Saturday, 20 January 2018

Digitisations, Restorations and Revivals (33) - Berlinale 2018 Selections and a nostalge about Wim Wenders

Wim Wenders (2015)
Way, way back, it seems like it was not long after Jesus left the cadet corps, 1987 to be precise, Wim Wenders unleashed on an unsuspecting world Wings of Desire a marvelous fable about angels and the working man in Berlin. It starred the actor then at the height of Euro art movies, Bruno Ganz, described at the time by a female friend as THE man to die for. Bruno would later come out to Australia to play a Frenchman in the Gillian Armstrong/Helen Garner/Jan Chapman film The Last Days of Chez Nous (1992).

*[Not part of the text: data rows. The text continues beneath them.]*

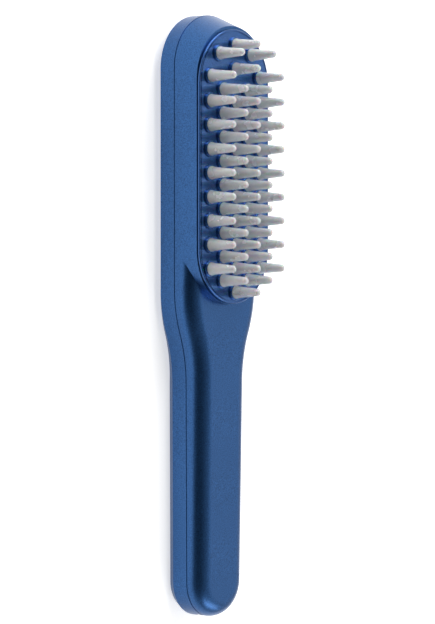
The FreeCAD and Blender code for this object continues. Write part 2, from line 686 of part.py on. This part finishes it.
clamp_middle = "(motor_near - motor_long / 2)"
clamp_far = clamp_middle + " - clamp_long / 2"
arch_wide = "(motor_wide + 2 * boot_wall + 2 * clamp_side)"
feet = box((clamp_far, "-clamp_wide / 2", axis), ("clamp_long", "clamp_wide", "clamp_foot"), "feet")
arch = box((clamp_far, "-%s / 2" % arch_wide, axis),
           ("clamp_long", arch_wide, "motor_wide / 2 + boot_wall + clamp_roof"), "arch")
clamp_tools = [rod((clamp_far + " - 1", "0", axis), boot_wide, "clamp_long + 2", "X", "saddle")]
for number, side in enumerate(("", "-")):
    spot = (clamp_middle, "%s(clamp_wide + %s) / 4" % (side, arch_wide), axis + " - 1")
    hole = rod(spot, "screw_core + 2 * slip", "clamp_foot + 2", "Z", "clamp_hole%d" % number)
    clamp_tools.append(hole)
keep(cut(join([feet, arch], "clamp_body"), clamp_tools, "clamp"), "motor_clamp")
clamp_screws = screws(CLAMP_SCREWS, MOTOR_AXIS + dim("clamp_foot"), dim("screw_reach"))
keep(made("clamp_screws", clamp_screws), "motor_clamp_screws")

# ---------------------------------------------------------------- control board and its button
control_blank = Part.makeBox(dim("control_end") - dim("control_start"), dim("control_wide"), THICK,
                             Vector(dim("control_start"), -dim("control_wide") / 2, dim("control_height")))
keep(made("control_board", board(control_blank, CONTROL_SCREWS)), "control_board")
keep(made("control_screws", screws(CONTROL_SCREWS, CONTROL_TOP, dim("screw_reach"))), "control_board_screws")
# name, place along and across the board, then length, width and height
CHIPS = [
    ("processor", 14, -3, 6, 6, 1.2),
    ("driver", 24, -6, 5, 4, 1.1),
    ("coil", 24, 1, 4, 5, 1.6),
    ("charger", 34, -2, 3, 3, 0.9),
]
chips = []
for name, along, across, long, wide, high in CHIPS:
    start = ("control_start + %s" % along, str(across), "control_height + board_thick")
    chips.append(box(start, (str(long), str(wide), str(high)), name))
keep(group(chips, "chips"), "control_chips")

switch_low = "control_height - switch_high"
plunger_low = switch_low + " - plunger_out"
switch = box(("button_place - switch_side / 2", "-switch_side / 2", switch_low),
             ("switch_side", "switch_side", "switch_high"), "switch_box")
switch_bore = rod(("button_place", "0", plunger_low), "plunger_wide + slip",
                  "plunger_out + plunger_in + button_travel + 2 * slip", "Z", "switch_bore")
keep(cut(switch, [switch_bore], "switch"), "tact_switch")
plunger = rod(("button_place", "0", plunger_low), "plunger_wide", "plunger_out + plunger_in", "Z", "plunger")
keep(plunger, "button_plunger")

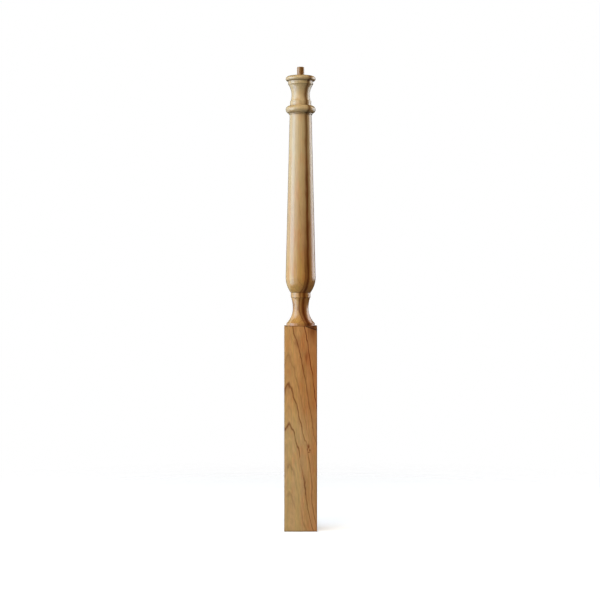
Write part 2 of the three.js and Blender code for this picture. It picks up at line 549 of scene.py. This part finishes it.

Wings of Desire was instantly invited to the Melbourne and Sydney Film Festivals that year and, after initial acceptance, the producers and distributors went cold on sending the film out to the Antipodes. They hadn’t anticipated that distributors around the world would be baying to buy it for commercial release. Enter Ian Pringle, film-maker, friend of Wenders and a man with Wim’s telephone number. Hey presto, the film was on its way. SFF Director Rod Webb later said he had given up hope but there it was. Sydney and Melbourne got the first international screenings after the triumph at Cannes.

Well time marches on and this year just over thirty years later, Wings of Desire has been restored and is one of seven movies which form the sidebar Berlinale Classics 2018: Sieben Restaurierungen feiern ihre Weltpremieren at the forthcoming Berlinale. I assume all seven will be coming to the Sydney and Melbourne Film Festivals so you wont have too long to wait to see Wings of Desire and the six others in all their restored glory. 

Here’s the list:

Der Himmel über Berlin/Wings of Desire (Wim Wenders, Germany/France 1987)

Az én XX. századom (Ildikó Enyedi, Hungary/Germany 1989), Debut feature of the Golden Bear winner from 2017

Fail Safe (Sidney Lumet, USA 1964) Completely overshadowed by the release of Kubrick’s Dr Strangelove in the same year.

Letjat schurawli/The Cranes are Flying (Mikhail Kalatazov, USSR 1957) The great film of the Kruschev thaw.
  
HaChayim Al-Pi Agfa (Life According to Agfa – Nachtaufnahmen, Assif Dayan, Israel 1992). Nothing known your honour.

Arima Ineko, Hara Setsuko, Tokyo Twilight
Tokyo Boshoku/ Tokyo Twilight, (Yasujiro Ozu Japan 1957) one of Ozu’s least known works. Stars his regular Setsuko Hara as one of two sisters reconciling with their mother.




Das alte Gesetz/The Ancient Law (E.A. Dupont, Germany,1923) The silent master who would later make Variety and Piccadilly.